Washington Post’s Michael Gerson: Mubarak’s Lackeys are Attempting to Deflect Criticism by Rousing Resentment Toward Outsiders

Egypt’s ominous detention of Americans
The Washington Post
Michael Gerson

Recent provocations by Egypt are both serious and mysterious.

In December, its government conducted a series of armed raids on respected human rights and democracy organizations. Egyptian courts are pursuing transparently fraudulent prosecutions against several dozen employees of those groups, including 19 Americans. Six U.S. citizens are being kept in Egypt against their will. One is Sam LaHood, the son of the transportation secretary.

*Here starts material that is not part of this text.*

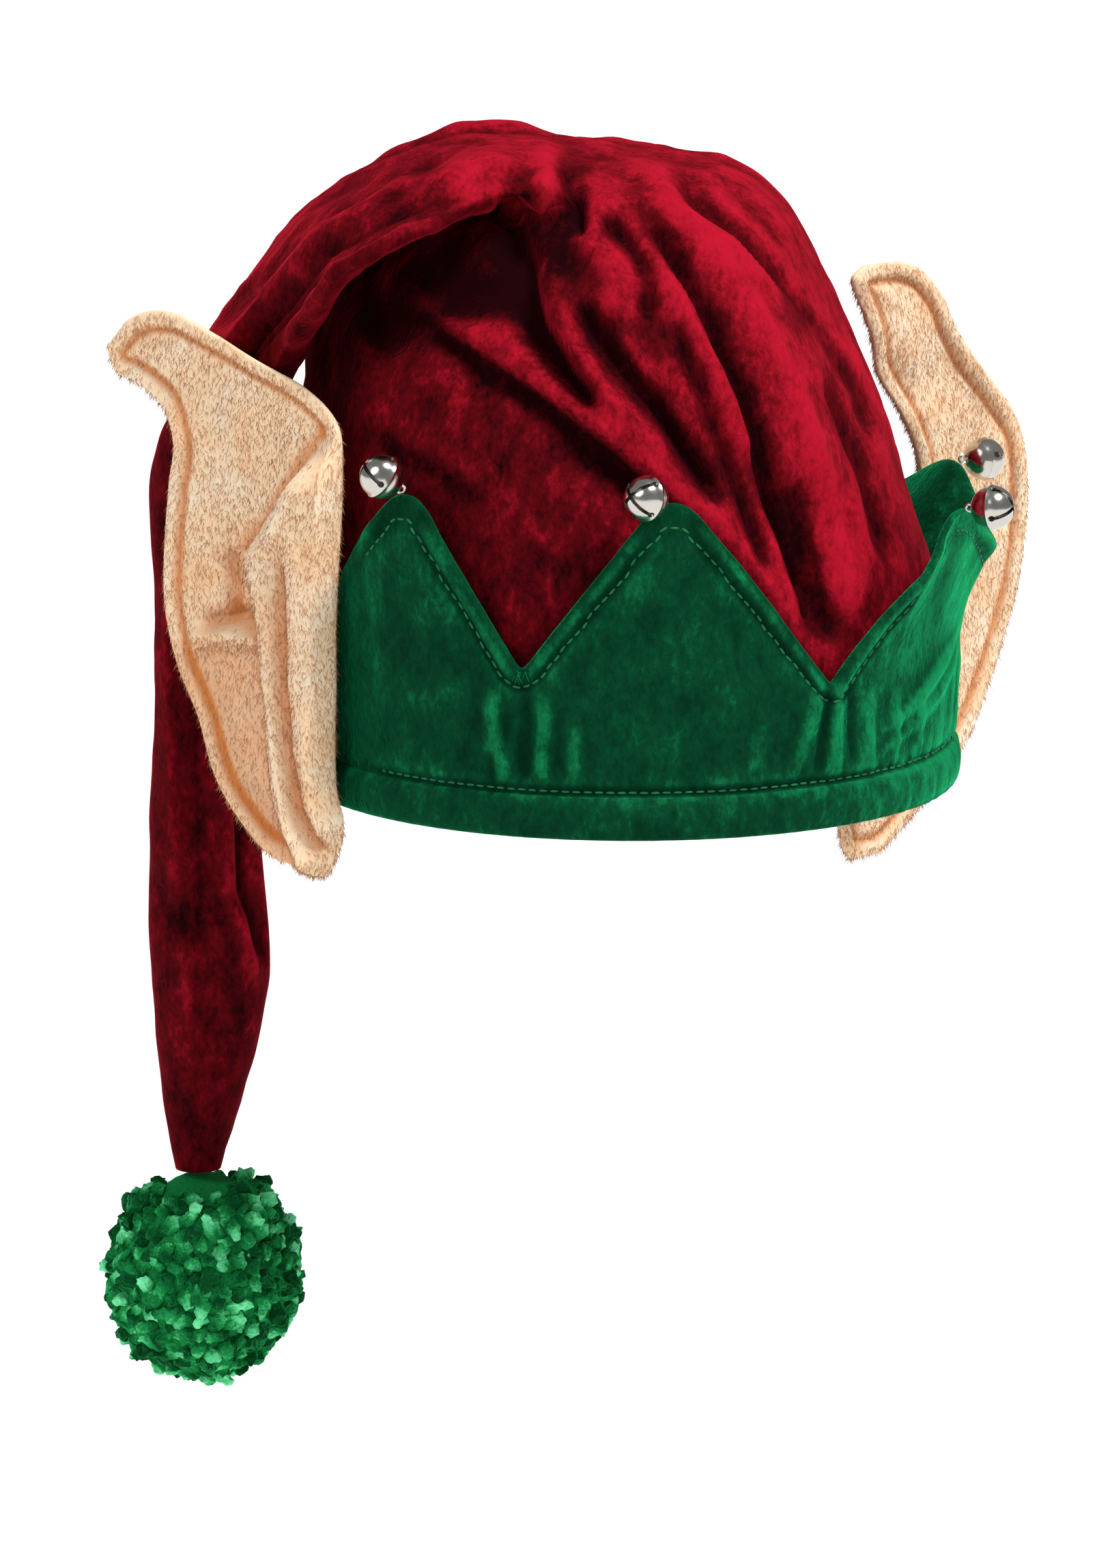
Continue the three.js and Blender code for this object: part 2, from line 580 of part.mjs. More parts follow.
function fromManifold(manifold) {
  const mesh = manifold.getMesh();
  const geometry = new THREE.BufferGeometry();
  geometry.setAttribute('position', new THREE.BufferAttribute(new Float32Array(mesh.vertProperties), 3));
  geometry.setIndex(new THREE.BufferAttribute(new Uint32Array(mesh.triVerts), 1));
  return geometry;
}

// One bell standing on its loop: petals and slots at +Z, loop at -Z, centre at the origin.
function bellManifold() {
  const arc = (radius, rim, rows) => {
    const points = [];
    for (let k = 0; k <= rows; k += 1) {
      const a = -Math.PI / 2 + Math.PI * k / rows;
      const r = radius * Math.cos(a) + (k === rows / 2 ? rim : 0);
      points.push(new THREE.Vector2(k === 0 || k === rows ? 0 : r, radius * Math.sin(a)));
    }
    return points;
  };
  const shell = toManifold(new THREE.LatheGeometry(arc(BELL_RADIUS, BELL_RIM, 6), 8));
  const hollow = toManifold(new THREE.LatheGeometry(arc(BELL_RADIUS - BELL_WALL, 0, 6), 8));
  const slotReach = BELL_RADIUS * 0.9;
  const slotDepth = BELL_RADIUS * 1.1;
  const slot = new THREE.BoxGeometry(slotReach * 2, slotDepth, BELL_SLOT);
  slot.translate(0, slotDepth / 2 + BELL_RADIUS * 0.12, 0);
  const crossSlot = slot.clone().rotateY(Math.PI / 2);
  const loop = new THREE.TorusGeometry(LOOP_RADIUS, LOOP_WIRE, 4, 7);
  loop.translate(0, -BELL_RADIUS - LOOP_RADIUS / 2, 0);
  return shell.add(toManifold(loop)).subtract(hollow)
    .subtract(toManifold(slot)).subtract(toManifold(crossSlot));
}

// Places of the bells against the tips of their points, in shares of the bell's reach from the tip's
// middle: out from the head, up, and along the cuff.
const BELL_PLACES = [
  { point: 'front', out: 0.72, up: 0.24, along: -0.92 },
  { point: 'right', out: 1.20, up: 0.10, along: 0.10 },
  { point: 'back_right', out: 1.05, up: -0.05, along: -0.20 },
  { point: 'back', out: 0.80, up: 0.85, along: 0.10 },
  { point: 'back_left', out: 0.80, up: 0.85, along: -0.10 },
  { point: 'left', out: 0.62, up: 0.46, along: -0.30 },
];

function bellPlace(row) {
  const point = POINTS.find((p) => p.name === row.point);
  const column = { at: point.tip, full: point.rise * POINT_HEIGHT, lean: point.lean * POINT_HEIGHT };
  const z = NOTCH_HEIGHT + column.full;
  const radius = cuffInside(column, z) + CUFF_CLOTH / 2;
  const tip = onCuff(column, radius, z);
  const a = rad(point.tip);
  const out = new THREE.Vector3(Math.sin(a), -Math.cos(a), 0);
  const along = new THREE.Vector3(Math.cos(a), Math.sin(a), 0);
  const reach = BELL_RADIUS + 1.5 * LOOP_RADIUS + LOOP_WIRE + CUFF_CLOTH / 2;
  const step = out.multiplyScalar(row.out).addScaledVector(along, row.along).setZ(row.up);
  const axis = step.clone().normalize();
  return { centre: tip.addScaledVector(step, reach), axis };
}

// Slides a piece along a direction that leads away from its seat until it lies CLEARANCE off it,
// and returns how far it went.
function seatOn(seat, geometry, away, reach) {
  let slide = 0;
  for (let round = 0; round < 5; round += 1) {
    const step = CLEARANCE - toManifold(geometry).minGap(seat, reach);
    geometry.translate(away.x * step, away.y * step, away.z * step);
    slide += step;
  }
  return slide;
}

function bellGeometries(cuff) {
  const bell = fromManifold(bellManifold());
  const pieces = [];
  for (const row of BELL_PLACES) {
    const { centre, axis } = bellPlace(row);
    const turn = new THREE.Quaternion().setFromUnitVectors(new THREE.Vector3(0, 1, 0), axis);
    const body = bell.clone().applyQuaternion(turn).translate(centre.x, centre.y, centre.z);
    centre.addScaledVector(axis, seatOn(cuff, body, axis, BELL_RADIUS));
    const pellet = new THREE.IcosahedronGeometry(PELLET_RADIUS, 0);
    const rest = (BELL_RADIUS - BELL_WALL) * FACET_SHARE - PELLET_RADIUS - CLEARANCE;
    pellet.translate(centre.x, centre.y, centre.z - rest);
    pieces.push({ name: `bell_${row.point}`, body, pellet });
  }
  return pieces;
}

// A repeatable spread value between 0 and 1 for a count.
function spread(k, salt) {
  const v = Math.sin(k * 12.9898 + salt * 78.233) * 43758.5453;
  return v - Math.floor(v);
}

// Size of the pompom's heart against the middles of its locks.
const HEART_SHARE = 1.14;

function pompomGeometry() {
  const wide = POMPOM_WIDTH / 2 - LOCK_RADIUS;
  const tall = POMPOM_HEIGHT / 2 - LOCK_RADIUS;
  const bottom = PEAK_TOP - PEAK_LENGTH;
  const centre = new THREE.Vector3(PEAK_X - POMPOM_SWING, PEAK_Y, bottom + SOCKET_DEPTH - POMPOM_HEIGHT / 2);
  const heart = new THREE.IcosahedronGeometry(HEART_SHARE, 1).scale(wide, wide, tall);
  let pompom = toManifold(heart);
  for (let k = 0; k < LOCK_COUNT; k += 1) {
    const up = 1 - 2 * (k + 0.5) / LOCK_COUNT;
    const turn = k * rad(137.5);
    const flat = Math.sqrt(1 - up * up);
    const direction = new THREE.Vector3(flat * Math.cos(turn), flat * Math.sin(turn), up);
    const lock = new THREE.IcosahedronGeometry(LOCK_RADIUS * mix(0.82, 1.02, spread(k, 1)), 0);
    lock.scale(0.95, 0.95, mix(0.85, 1.1, spread(k, 2)));
    lock.rotateZ(spread(k, 3) * 3);
    const lean = new THREE.Vector3(spread(k, 4) - 0.5, spread(k, 5) - 0.5, 0).add(direction).normalize();
    const tilt = new THREE.Quaternion().setFromUnitVectors(new THREE.Vector3(0, 0, 1), lean);
    lock.applyQuaternion(tilt);
    lock.translate(direction.x * wide, direction.y * wide, direction.z * tall);
    pompom = pompom.add(toManifold(lock));
  }
  const last = PEAK[PEAK.length - 1];
  const socketX = PEAK_X + (last.inner + last.outer) / 2 * PEAK_WIDTH;
  const socketWide = (last.inner - last.outer) * PEAK_WIDTH / 2 + SOCKET_ROOM;
  const socketDeep = last.depth * PEAK_DEPTH + SOCKET_ROOM;
  const socket = new THREE.CylinderGeometry(1, 1, SOCKET_DEPTH * 4, 12).rotateX(Math.PI / 2);
  socket.scale(socketWide, socketDeep, 1);
  socket.translate(socketX, PEAK_Y, bottom - CLEARANCE + SOCKET_DEPTH * 2);
  pompom = pompom.translate([centre.x, centre.y, centre.z]).subtract(toManifold(socket));
  return fromManifold(pompom);
}

const hat = new THREE.Group();
hat.name = 'elf_hat';

function addPiece(name, geometry, color, roughness, metalness) {
  const mesh = new THREE.Mesh(geometry, new THREE.MeshStandardMaterial({ color, roughness, metalness }));
  mesh.name = name;
  hat.add(mesh);
}

addPiece('crown', crownGeometry(), CRIMSON, 0.7, 0);
const cuffShape = cuffGeometry();
addPiece('cuff', cuffShape, GREEN, 0.7, 0);
const cuffSolid = toManifold(cuffShape);
for (const ear of EARS) {
  const away = new THREE.Vector3(Math.sin(rad(ear.at)), -Math.cos(rad(ear.at)), 0);
  const shape = earGeometry(ear);
  seatOn(cuffSolid, shape, away, EAR_WIDTH);
  addPiece(ear.name, shape, PEACH, 0.9, 0);
}
for (const piece of bellGeometries(cuffSolid)) {
  addPiece(piece.name, piece.body, NICKEL, 0.25, 1);
  addPiece(piece.name.replace('bell', 'pellet'), piece.pellet, NICKEL, 0.4, 1);
}
addPiece('pompom', pompomGeometry(), POMPOM_GREEN, 0.95, 0);

export default hat;
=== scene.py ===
import math

import bmesh
import bpy
import numpy as np
from mathutils import Matrix, Vector, noise


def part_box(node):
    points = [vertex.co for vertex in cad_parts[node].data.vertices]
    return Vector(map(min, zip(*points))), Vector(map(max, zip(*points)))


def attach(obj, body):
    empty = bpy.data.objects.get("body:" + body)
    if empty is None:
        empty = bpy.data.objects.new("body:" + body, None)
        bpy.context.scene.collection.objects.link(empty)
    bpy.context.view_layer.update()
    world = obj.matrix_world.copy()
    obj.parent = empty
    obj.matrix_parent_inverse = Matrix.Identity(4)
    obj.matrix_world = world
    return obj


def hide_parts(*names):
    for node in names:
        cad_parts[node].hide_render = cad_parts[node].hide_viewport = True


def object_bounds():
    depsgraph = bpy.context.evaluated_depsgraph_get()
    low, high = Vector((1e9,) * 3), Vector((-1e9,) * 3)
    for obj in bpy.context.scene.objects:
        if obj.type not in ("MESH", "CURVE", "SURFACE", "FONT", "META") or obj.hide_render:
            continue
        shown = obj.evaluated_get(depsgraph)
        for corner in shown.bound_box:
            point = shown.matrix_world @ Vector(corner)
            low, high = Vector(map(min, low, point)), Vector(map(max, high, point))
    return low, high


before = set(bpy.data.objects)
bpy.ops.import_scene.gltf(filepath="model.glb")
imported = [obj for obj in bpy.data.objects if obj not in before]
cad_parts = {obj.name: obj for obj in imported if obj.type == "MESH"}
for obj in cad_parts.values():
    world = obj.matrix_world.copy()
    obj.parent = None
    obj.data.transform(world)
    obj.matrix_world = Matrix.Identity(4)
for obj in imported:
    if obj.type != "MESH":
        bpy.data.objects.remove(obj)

cad_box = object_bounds()
MM = 0.001


def add_object(name, data):
    made = bpy.data.objects.new(name, data)
    bpy.context.scene.collection.objects.link(made)
    return made


# Camera. The photograph looks at the hat from straight in front and a little above, from about
# 2.4 m; its frame is 1607 x 2296, with the middle of the hem at pixel 922, 1134.
PHOTO = (1607, 2296)
HEM_PIXEL = (922, 1134)
PIXELS_PER_MM = 5.0
EYE_DISTANCE = 2400
EYE_ELEVATION = 11.5
SENSOR = 36

eye_rise = math.radians(EYE_ELEVATION)
eye_data = bpy.data.cameras.new("camera")
eye_data.sensor_width = SENSOR
eye_data.lens = PIXELS_PER_MM * EYE_DISTANCE / PHOTO[1] * SENSOR
eye_data.clip_end = 50
eye = add_object("camera", eye_data)
bpy.context.scene.camera = eye
eye_ahead = Vector((0, math.cos(eye_rise), -math.sin(eye_rise)))
eye_up = Vector((0, math.sin(eye_rise), math.cos(eye_rise)))
across = (PHOTO[0] / 2 - HEM_PIXEL[0]) / PIXELS_PER_MM
above = (HEM_PIXEL[1] - PHOTO[1] / 2) / PIXELS_PER_MM
eye.location = (-eye_ahead * EYE_DISTANCE + Vector((across, 0, 0)) + eye_up * above) * MM
eye.rotation_euler = (math.pi / 2 - eye_rise, 0, 0)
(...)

All these actions seem designed to offend. But who in Egypt is capable of doing the designing? With Hosni Mubarak gone, the government is a riot of factions. The military remains powerful but insecure about its future role. Mubarak’s permanent bureaucracy — members of the National Democratic Party — still grasps for influence. Emerging parliamentary leaders are enemies of Egypt’s old guard but hardly friends of the United States. In assessing Egypt’s recent conduct, it is difficult to discern the working of a single will.

One proposed explanation for these events — pinning the blame on the Arab Spring — is certainly wrong. In fact, we are seeing the rage of a retreating elite. Mubarak’s lackeys fear they may someday share Mubarak’s cage. So they are attempting to deflect criticism by rousing resentment toward outsiders. Military leaders and apparatchiks who depended on U.S. support for decades are now playing the anti-American card. It is the revenge of the lickspittles.

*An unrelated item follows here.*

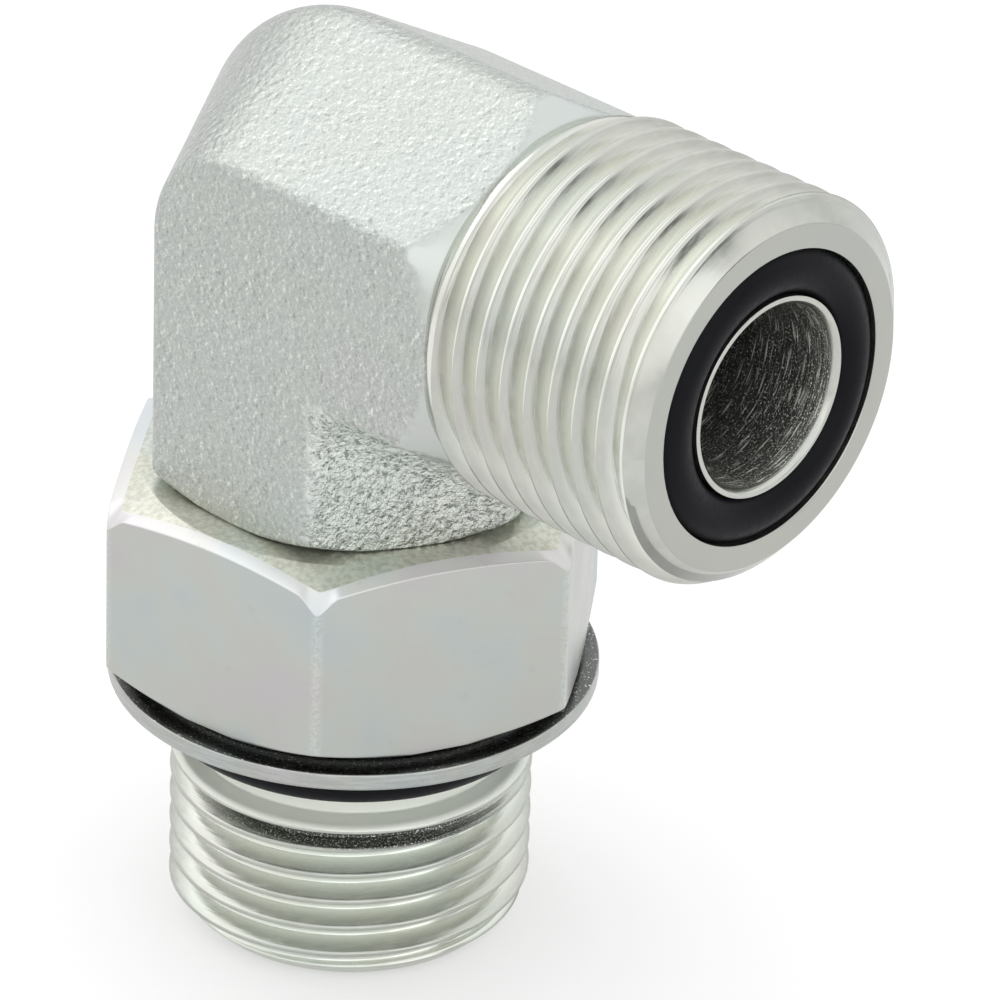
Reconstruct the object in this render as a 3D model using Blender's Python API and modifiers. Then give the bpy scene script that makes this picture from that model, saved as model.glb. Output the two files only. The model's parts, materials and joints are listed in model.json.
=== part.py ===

A cutoff of U.S. assistance to Egypt — which runs at more than $1 billion a year — would be fully justified. But not everything justifiable is advisable.

America has a large stake in Egypt’s future — and very few tools to influence it. The economic collapse of Egypt — a real possibility — would be a disaster for the region. Radicalism would grow wild in the ruins. Were Egypt to abandon its Camp David commitments, the stability of Israel’s southern border could no longer be assumed. The quarantine of Hamas would be weakened.

None of this, in the end, may be preventable. But we don’t yet know. During the next six months, Egypt will adjust to a new parliament, elect a new president and begin drafting a new constitution. During this formative period, the United States will want methods to influence events. Isolating Egypt might strengthen the wrong people at a pivotal time. It is easier for an engaged America to push for democracy, pluralism and sanity.

So the diplomats are left to their impossible, underappreciated job. The State Department is simultaneously threatening to cut off aid to Egypt and trying to cool tempers. It is expressing outrage while engaging in complex negotiations to release U.S. citizens. It is attempting to apply immediate pressure while preserving some medium-term influence. This calibration is easy to criticize. It is harder to perform.

In dealing with Egypt, there are many sources of concern and fewer reasons for hope. The Arab Spring manages to fall into both categories. Mubarak succeeded in his lifelong work of corrupting and delegitimizing every source of authority except the Islamists. Over the decades, they organized in mosques — the one place Mubarak’s rule did not reach — and established a reputation for political independence and moral rigor. Elections set in motion by the Arab Spring have given Islamists the upper hand in Egypt — a disturbing outcome.

But the Arab Spring has also created a new set of political expectations for governments in the Middle East. Egyptian citizens are no longer supine. If Egyptian Islamists rule like Mubarak — combining political oppression with economic mismanagement — they risk Mubarak’s fate. Or at least this is the hope raised by Tahrir Square — the existence of some check on public arrogance and incompetence.

Whatever its ultimate intentions, Egypt’s Muslim Brotherhood seems to recognize this political reality. “Our priority is economic and political reform,” says Brotherhood leader Sobhi Saleh. These are areas where America wants to provide assistance, raising the prospect of a U.S.-Egyptian relationship that is better than mutual hostility.

But whoever now runs Egypt is putting all of that at risk. “Egypt will not kneel,” says Prime Minister Kamal el-Ganzouri — an odd statement coming from a government stomping on basic freedoms with a jackboot. Congress does not naively expect gratitude in exchange for foreign assistance. But it does expect cooperation at moments when our national interests are at stake. And the protection of U.S. citizens from corrupt and spiteful prosecution is one of those interests.

For months, the Egyptian government has explored the limits of U.S. patience, which it is just about to reach.